The captain of Lazio has been arrested by police investigating claims of match-fixing.
Midfielder Stefano Mauri, 32, was held along with former Genoa midfielder Omar Milanetto, police said.
Juventus coach Antonio Conte, who just
led the club to the Serie A title in his first season in charge,
is among those being questioned by police.
Officers also visited Italy's pre-Euro 2012 training camp to question left-back Domenico Criscito, 25.
Police are searching more than 30 homes, including those of players, trainers and administrators of clubs in Serie A, Serie B and lower divisions.
For many months now this investigation into match-fixing in the Italian game has been widening and deepening. While up to now much of the suspicion has fallen on teams and players in the lower divisions of the game, the prestigious Serie A is increasingly being drawn into the scandal. None of this will come as any great surprise to those who are following this scandal closely. More painful and damaging, allegations and revelations lie ahead. Of course the fans hate it all, but many will continue to believe that the great bulk of players are clean. And some will argue that at least Italy is trying to tackle the match-fixing issue - while leagues in other countries may be choosing to look away.

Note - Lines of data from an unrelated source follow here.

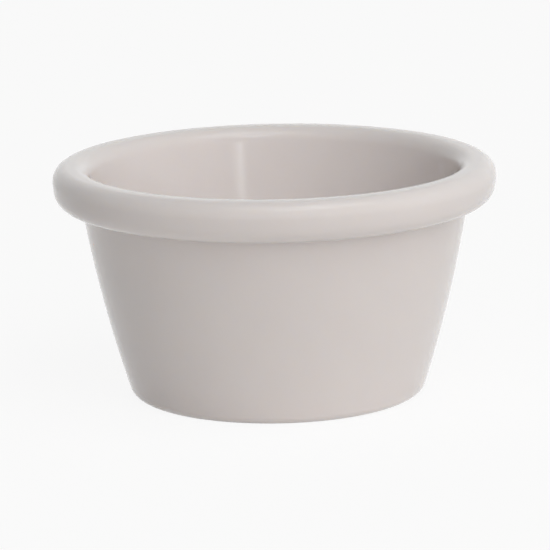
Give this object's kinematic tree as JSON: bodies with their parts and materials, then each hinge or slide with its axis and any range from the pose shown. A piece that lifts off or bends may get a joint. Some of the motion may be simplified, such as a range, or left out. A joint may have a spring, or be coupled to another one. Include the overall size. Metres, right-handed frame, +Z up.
{
  "type": "ramekin",
  "caption": "Small round sauce ramekin: tapering, slightly bulged wall, heavy rolled rim that overhangs it, plain round inside and a shallow foot ring, moulded in one piece.",
  "frame": {"origin": "centre of the foot's resting face, on the table", "axes": "+Z up along the cup's axis; the cup is round about Z, so X and Y are any two directions across it"},
  "size_m": [0.084, 0.084, 0.0445],
  "materials": {
    "melamine": "bone white melamine, compression moulded, glossy"
  },
  "bodies": {
    "root": {"cup": "melamine"}
  },
  "joints": []
}
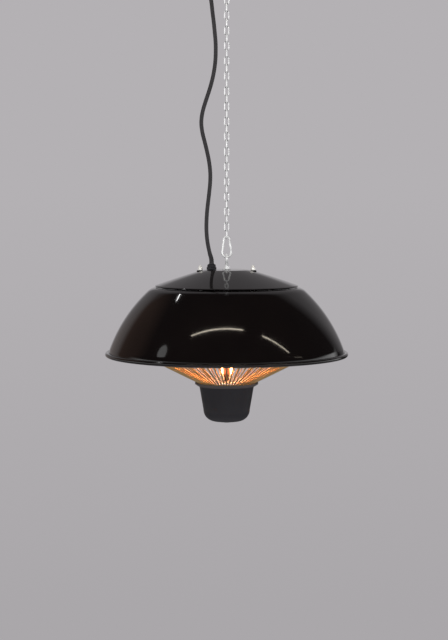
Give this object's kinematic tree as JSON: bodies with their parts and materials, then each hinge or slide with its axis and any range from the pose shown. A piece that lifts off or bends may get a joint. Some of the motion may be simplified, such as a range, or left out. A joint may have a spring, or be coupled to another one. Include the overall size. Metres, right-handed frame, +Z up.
{
  "type": "hanging patio heater",
  "caption": "Hanging patio heater with a gloss black domed shade, radial wire guard, upright quartz lamps and a control cup, hung by an eye bolt and snap hook on a link chain.",
  "frame": {"origin": "centre of the ceiling plate's flat top face", "axes": "+Z up, -Y towards the picture's viewer, +X to the viewer's right; everything hangs below the origin"},
  "size_m": [0.425, 0.425, 0.9645],
  "materials": {
    "zinc_plated_steel": "bright zinc plate",
    "gloss_black_enamel": "gloss",
    "satin_black_plastic": "satin",
    "polished_aluminium": "polished",
    "quartz_glass": "clear",
    "white_ceramic": "satin ceramic",
    "chromed_guard_wire": "bright",
    "cord_rubber": "satin",
    "circuit_board": "satin",
    "dark_lens": "gloss",
    "nickel_plated_brass": "bright nickel plate"
  },
  "bodies": {
    "ceiling": {"ceiling_plate": "zinc_plated_steel", "ceiling_hook": "zinc_plated_steel"},
    "top_link": {"chain_top_link": "zinc_plated_steel"},
    "chain_run": {"chain": "zinc_plated_steel", "power_cord": "cord_rubber", "cord_coil": "cord_rubber", "coil_tie": "satin_black_plastic", "plug": "satin_black_plastic", "plug_pin_left": "nickel_plated_brass", "plug_pin_right": "nickel_plated_brass"},
    "snap_hook": {"snap_hook_body": "zinc_plated_steel", "snap_hook_pin": "zinc_plated_steel"},
    "gate": {"snap_hook_gate": "zinc_plated_steel"},
    "heater": {"eye_bolt": "zinc_plated_steel", "eye_nut": "zinc_plated_steel", "eye_washer": "zinc_plated_steel", "eye_spacer": "zinc_plated_steel", "top_cap": "gloss_black_enamel", "cap_nut_left": "nickel_plated_brass", "cap_nut_right": "nickel_plated_brass", "cap_stud_left": "zinc_plated_steel", "cap_stud_right": "zinc_plated_steel", "cap_spacer_left": "zinc_plated_steel", "cap_spacer_right": "zinc_plated_steel", "stud_nut_left": "zinc_plated_steel", "stud_nut_right": "zinc_plated_steel", "gland_body": "satin_black_plastic", "gland_locknut": "nickel_plated_brass", "gland_nut": "satin_black_plastic", "shade": "gloss_black_enamel", "hanger_bracket": "zinc_plated_steel", "terminal_block": "white_ceramic", "reflector": "polished_aluminium", "centre_post": "zinc_plated_steel", "post_nut": "zinc_plated_steel", "upper_lamp_plate": "polished_aluminium", "lower_lamp_plate": "polished_aluminium", "lamp_tube_1": "quartz_glass", "lamp_tube_2": "quartz_glass", "lamp_tube_3": "quartz_glass", "lamp_end_upper_1": "white_ceramic", "lamp_end_upper_2": "white_ceramic", "lamp_end_upper_3": "white_ceramic", "lamp_end_lower_1": "white_ceramic", "lamp_end_lower_2": "white_ceramic", "lamp_end_lower_3": "white_ceramic", "wire_guard": "chromed_guard_wire", "guard_clip_1": "zinc_plated_steel", "guard_clip_2": "zinc_plated_steel", "guard_clip_3": "zinc_plated_steel", "cup_lid": "satin_black_plastic", "cup": "satin_black_plastic", "cup_screw_1": "zinc_plated_steel", "cup_screw_2": "zinc_plated_steel", "cup_screw_3": "zinc_plated_steel", "control_board": "circuit_board", "button_spring": "zinc_plated_steel", "receiver_lens": "dark_lens"},
    "button": {"power_button": "satin_black_plastic"}
  },
  "joints": [
    {"name": "chain_front_to_back", "type": "hinge", "parent": "ceiling", "child": "top_link", "pos_m": [0, 0, -0.03363], "axis": [1, 0, 0], "range_deg": [-30, 30]},
    {"name": "chain_side_to_side", "type": "hinge", "parent": "top_link", "child": "chain_run", "pos_m": [0, 0, -0.04528], "axis": [0, 1, 0], "range_deg": [-30, 30]},
    {"name": "snap_hook_side_to_side", "type": "hinge", "parent": "chain_run", "child": "snap_hook", "pos_m": [0, 0, -0.64253], "axis": [0, 1, 0], "range_deg": [-30, 30], "deforming": ["power_cord"]},
    {"name": "heater_front_to_back", "type": "hinge", "parent": "snap_hook", "child": "heater", "pos_m": [0, 0, -0.67453], "axis": [1, 0, 0], "range_deg": [-30, 30], "deforming": ["power_cord"]},
    {"name": "gate_opening", "type": "hinge", "parent": "snap_hook", "child": "gate", "pos_m": [0.00731, 0, -0.66252], "axis": [0, -1, 0], "range_deg": [0, 20], "stiffness_Nm_per_rad": 0.1, "springref_deg": -17.19},
    {"name": "button_press", "type": "slide", "parent": "heater", "child": "button", "axis": [0, 0, 1], "range_m": [0, 0.002], "stiffness_N_per_m": 200, "springref_m": -0.002, "deforming": ["button_spring"]}
  ]
}
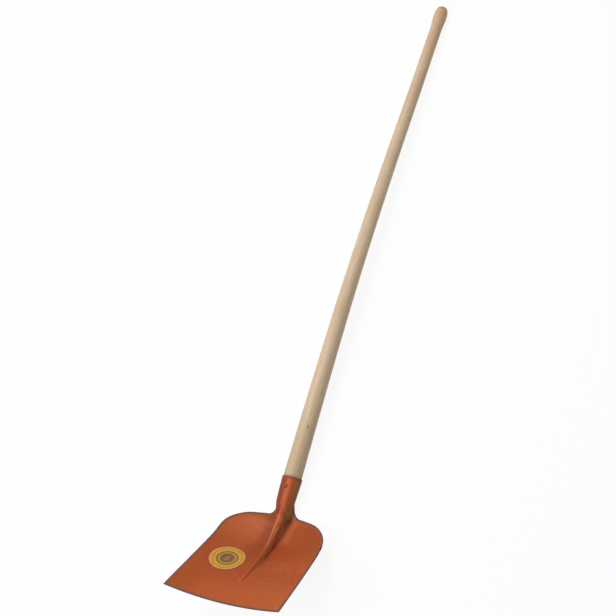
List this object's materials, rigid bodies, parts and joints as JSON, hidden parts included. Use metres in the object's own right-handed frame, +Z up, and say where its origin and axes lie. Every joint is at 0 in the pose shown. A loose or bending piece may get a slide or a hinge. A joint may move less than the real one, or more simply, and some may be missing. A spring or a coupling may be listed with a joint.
{
  "type": "long-handled scoop shovel",
  "caption": "Long-handled scoop shovel: dished pressed-steel blade with a rib and rolled socket on a gently curved ash handle, lying face up.",
  "frame": {"origin": "centre of the bounding box in plan, on the floor that the shovel lies on", "axes": "+Y from the blade to the handle's end, +Z up, X = 0 is the mirror plane of the blade and the handle"},
  "size_m": [0.2738, 1.494, 0.1607],
  "materials": {
    "blade_lacquer": "thin orange-red lacquer, satin, with a worn dark edge",
    "handle_wood": "bare sanded ash, grain along the handle",
    "nail_lacquer": "steel nail under dark red lacquer",
    "label_film": "printed film, plain rings and a leaf"
  },
  "bodies": {
    "root": {"blade": "blade_lacquer", "handle": "handle_wood", "fixing_nail": "nail_lacquer", "label": "label_film"}
  },
  "joints": []
}
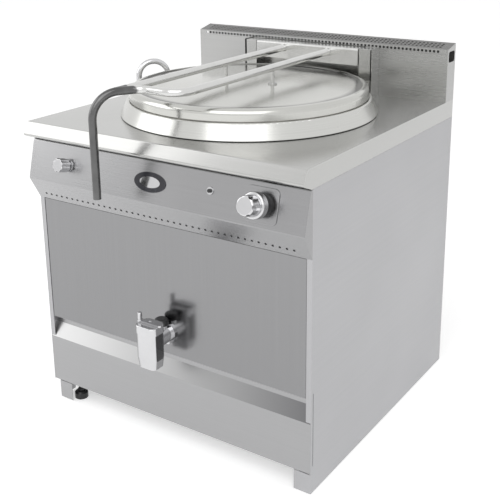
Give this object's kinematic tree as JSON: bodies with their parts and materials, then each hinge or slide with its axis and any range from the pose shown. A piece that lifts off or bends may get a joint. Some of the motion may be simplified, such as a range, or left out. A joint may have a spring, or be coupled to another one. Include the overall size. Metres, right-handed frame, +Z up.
{
  "type": "steam jacketed kettle",
  "caption": "Floor-standing boiling kettle with steam jacket, hinged lid on a tubular lifting frame, front drain tap, sloping control fascia and rear flue grille.",
  "frame": {"origin": "on the floor, under the middle of the overall footprint from the lifting handle to the rear pipe ends", "axes": "+Z up, the front with its tap and controls faces -Y, +X to the right of someone facing the front"},
  "size_m": [0.9, 0.9956, 1.04],
  "materials": {
    "panel_steel": "satin brushed stainless steel",
    "top_steel": "pressed satin stainless steel",
    "vessel_steel": "polished stainless steel",
    "tube_steel": "bright drawn stainless tube",
    "chrome": "polished chrome plate",
    "black_plastic": "moulded black plastic",
    "gasket_rubber": "grey silicone",
    "frame_steel": "galvanised structural steel",
    "dark_steel": "heat-darkened steel",
    "brass": "machined brass",
    "spring_steel": "oiled spring steel",
    "insulation": "mineral wool",
    "badge": "dark enamelled blank plate"
  },
  "bodies": {
    "cabinet": {"base_frame": "frame_steel", "side_frame_left": "frame_steel", "side_frame_right": "frame_steel", "foot_front_left": "black_plastic", "foot_front_right": "black_plastic", "foot_rear_left": "black_plastic", "foot_rear_right": "black_plastic", "side_panel_left": "panel_steel", "side_panel_right": "panel_steel", "leg_plate": "panel_steel", "rear_panel": "panel_steel", "apron": "panel_steel", "front_panel": "panel_steel", "fascia": "panel_steel", "worktop": "top_steel", "kettle_ring": "vessel_steel", "vessel": "vessel_steel", "jacket": "top_steel", "jacket_insulation": "insulation", "relief_valve": "brass", "kettle_stand_left": "frame_steel", "kettle_stand_right": "frame_steel", "burner": "dark_steel", "burner_shield": "dark_steel", "pilot_assembly": "brass", "flue_duct": "dark_steel", "upstand": "top_steel", "flue_grille": "top_steel", "hinge_bearings": "tube_steel", "hinge_springs": "spring_steel", "hinge_housing": "top_steel", "gas_valve": "brass", "water_valve": "brass", "knob_bezel": "panel_steel", "knob_base_ring": "black_plastic", "water_escutcheon": "chrome", "igniter": "chrome", "badge_plate": "badge", "gas_supply_pipe": "tube_steel", "gas_feed_pipe": "tube_steel", "water_inlet_pipe": "tube_steel", "water_feed_pipe": "tube_steel", "filling_pipe": "chrome", "filling_pipe_collar": "chrome", "drain_pipe": "tube_steel", "tap_body": "chrome", "tap_bonnet": "chrome", "tap_cap": "black_plastic"},
    "lid_assembly": {"lid": "vessel_steel", "lid_gasket": "gasket_rubber", "lid_frame": "tube_steel", "lid_posts": "tube_steel", "hinge_shaft": "tube_steel"},
    "gas_spindle_body": {"gas_spindle": "chrome"},
    "gas_knob_body": {"control_knob": "chrome"},
    "water_handle_body": {"water_knob": "chrome", "water_stem": "chrome"},
    "igniter_button_body": {"igniter_button": "black_plastic"},
    "tap_plug_body": {"tap_plug": "chrome", "tap_lever": "chrome"}
  },
  "joints": [
    {"name": "lid_hinge", "type": "hinge", "parent": "cabinet", "child": "lid_assembly", "pos_m": [0, 0.38482, 1], "axis": [-1, 0, 0], "range_deg": [0, 85]},
    {"name": "gas_knob_push", "type": "slide", "parent": "cabinet", "child": "gas_spindle_body", "axis": [0, 0.968, -0.251], "range_m": [0, 0.004], "stiffness_N_per_m": 900, "springref_m": -0.004},
    {"name": "gas_knob_turn", "type": "hinge", "parent": "gas_spindle_body", "child": "gas_knob_body", "pos_m": [0.323, -0.38917, 0.762], "axis": [0, -0.968, 0.251], "range_deg": [0, 180]},
    {"name": "water_handle_turn", "type": "hinge", "parent": "cabinet", "child": "water_handle_body", "pos_m": [-0.309, -0.38917, 0.762], "axis": [0, -0.968, 0.251], "range_deg": [0, 90]},
    {"name": "igniter_push", "type": "slide", "parent": "cabinet", "child": "igniter_button_body", "axis": [0, 0.968, -0.251], "range_m": [0, 0.004], "stiffness_N_per_m": 600, "springref_m": -0.003},
    {"name": "drain_tap_turn", "type": "hinge", "parent": "cabinet", "child": "tap_plug_body", "pos_m": [0, -0.43717, 0.4], "axis": [0, 0, 1], "range_deg": [0, 90]}
  ]
}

Five people were also arrested in Hungary on suspicion of being part of an illegal international betting ring.
Police said Conte was being investigated on suspicion of sporting fraud and fraudulent association over allegations concerning a match between his previous club Siena and Novara in April 2011.
However Conte's lawyer, Antonio De Rencis, said: "Conte's reaction is that of someone who is completely innocent and strongly determined to prove his total innocence."
Later on Monday Italian football federation vice president Demetrio Albertini announced that Cristico, a former Genoa and Juventus defender who is now at Zenit St Petersburg in Russia, would not be selected for Euro 2012 'in order to clear his name'.
"We are disappointed but we have to remain close to the player," Albertini said. "Arrests have been made today but until proven otherwise, we are talking about innocent people even though they are considered suspects.
"I know Domenico and he is incredulous. He is an extraordinary guy and he has already seen his lawyers this morning. It is a strange day for us.
"These are things that we would not like to have had to go through."
Monday's operation was part of a wider investigation which has already seen a number of arrests of current and former Italian players. In June last year, the Interior Ministry set up a special match-fixing task force in response to a number of high-profile cases.
Juventus defender Leonardo Bonucci has also been linked to match-fixing in testimony from a probe in Bari, where he used to play, but is not under formal investigation and will go to the tournament in Ukraine and Poland.
Former Atalanta captain and Italy midfielder Cristiano Doni was
banned for three-and-a-half years in August
for his part in the 'Calcioscommesse' scandal involving Serie B matches last season. He was also
arrested in December 2011
over match-fixing and betting allegations.
Atalanta, promoted from Serie B, were deducted six points in the top flight this season as a result of the scandal.
Former Lazio and Italy striker Giuseppe Signori was banned for five years and 15 other players were banned for between one and five years for their parts.
Mauri, who joined the Rome club from Udinese in 2006 and has 11 caps for Italy, made 16 league appearances last season as
Lazio finished fourth in Serie A.
Milanetto, 36, signed for Serie B side Padova last summer after five years at Genoa and made 15 starts last season.